Table 14.1 Exhibit 13.1 Just-In-Time Objectives
  • Zero defects. Products are designed to be defect-free and to eliminate the need to inspect the product. In fact, the total quality control (TQC) approach to manufacturing, a subset of JIT, places responsibility for quality in the hands of the builder rather than in those of the inspector.
  • Zero setup times. For instance, one world-class automobile manufacturer can change from one car model to another in 2.5 minutes, including complete retooling.
  • Small lot sizes. Continuous flow operations are designed so that material does not sit idle and machine utilization is maximized (95 percent utilization is not uncommon).
  • Zero lead times.

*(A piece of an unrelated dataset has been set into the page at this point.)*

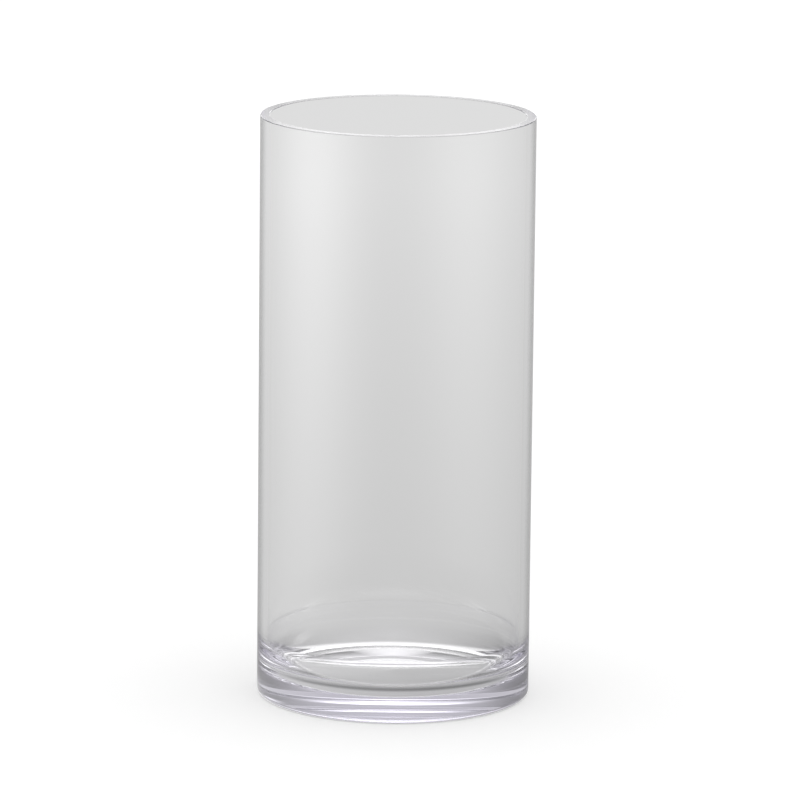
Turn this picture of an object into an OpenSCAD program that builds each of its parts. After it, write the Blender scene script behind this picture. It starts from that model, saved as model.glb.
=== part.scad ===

As mentioned earlier, the goal is to eliminate the non-value-added (i.e., wasted in moving, waiting, and inspecting activities) portion of total lead time.
  • Zero inventories. In successful JIT installations, a goal is to maintain only enough inventory to satisfy demand for a few hours or days. Successful application is dependent in part on vendors maintaining similar levels of quality and timely delivery of required parts and supplies.

Computer aided-process planning (CAPP) helps forge the link between engineering and production planning. During the design engineering phase, a process planner retrieves the closest standard plan from the GT database and then revises it. Therefore, CAPP reduces the cost and effort required to create and revise process plans, particularly in complex, multiple-product environments.


Central to the actual work performed in an FMS environment is the use of machines that use computer numerical control (CNC). These machines might be industrial robots; automated materials handling systems in the form of automated guidedvehicle systems (AGVS) Hermies III; automated storage and retrieval systems (AS/RS),or digital image processing machines, also developed by using artificial intelligence technology (Business Intelligence and Knowledge Management Systems).

In Figure 14.2, the final subset of FMS deals with automated data collection; namely, that part of the shop floor control process devoted to monitoring and recording the status of work as it moves through the factory. Like other aspects of modern production processes, the data collection process usually is highly automated. Therefore, the process is able to collect valuable real-time data that can be used for immediate feedback and control.

Review Question

How does each IPP component that appears in Figure 14.2 function?